● **Aim**:
Pull every "that" line out of the data below.
[Begin]
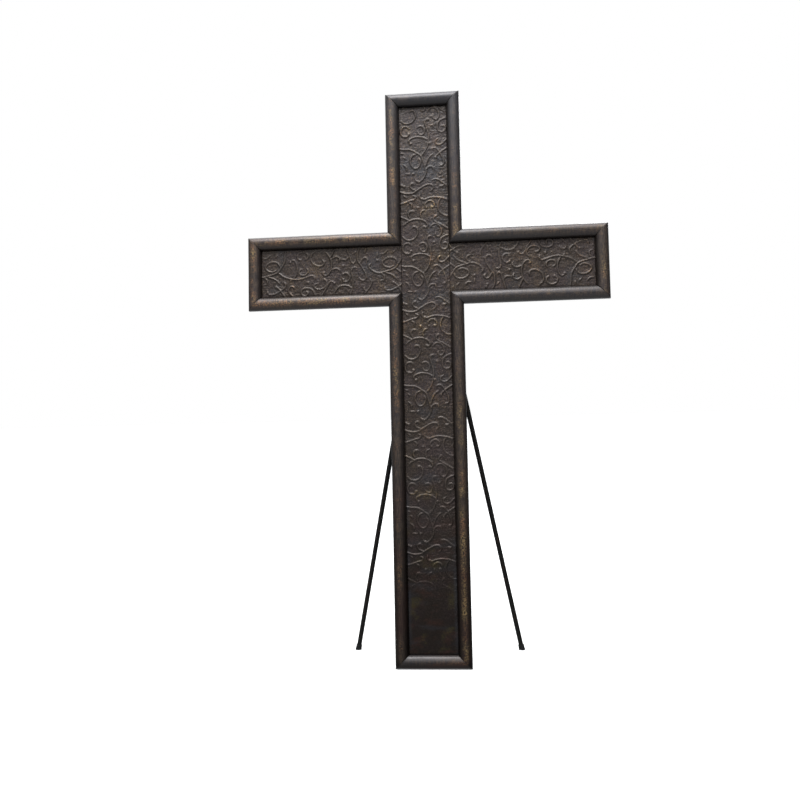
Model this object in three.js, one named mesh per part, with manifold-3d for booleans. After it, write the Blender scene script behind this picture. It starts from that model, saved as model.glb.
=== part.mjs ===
// A free-standing iron memorial cross that leans back on two rear legs.
// Units are millimetres, with Z up. The cross faces -Y, and left is -X, as its front is seen.
// The origin is the middle of the narrow level face that the upright stands on.

import * as THREE from "three";
import { mergeVertices } from "three/addons/utils/BufferGeometryUtils.js";
import Module from "manifold-3d";

const wasm = await Module();
wasm.setup();

// Cross
const HEIGHT = 1513;
const SPAN = 954;
const LIMB_WIDTH = 198;
const ARM_AXIS = 1040;
const LEAN = THREE.MathUtils.degToRad(4);
const GAP = 0.3;

// Half-round rails, mitred at the corners
const RAIL_WIDTH = 35;
const RAIL_SIDE = 9;
const RAIL_CROWN = 13;
const RAIL_INNER_EDGE = 1.5;
const CROWN_PLACE = 0.45;
const CROWN_STEPS = 4;

// Embossed sheets inside the rails, and plain sheets behind them
const SHEET_FACE = 5;
const BACK_THICKNESS = 3;
const BACK_INSET = 3;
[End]
● **Solution to the problem**:
Model this object in three.js, one named mesh per part, with manifold-3d for booleans. After it, write the Blender scene script behind this picture. It starts from that model, saved as model.glb.
// A free-standing iron memorial cross that leans back on two rear legs.
// The origin is the middle of the narrow level face that the upright stands on.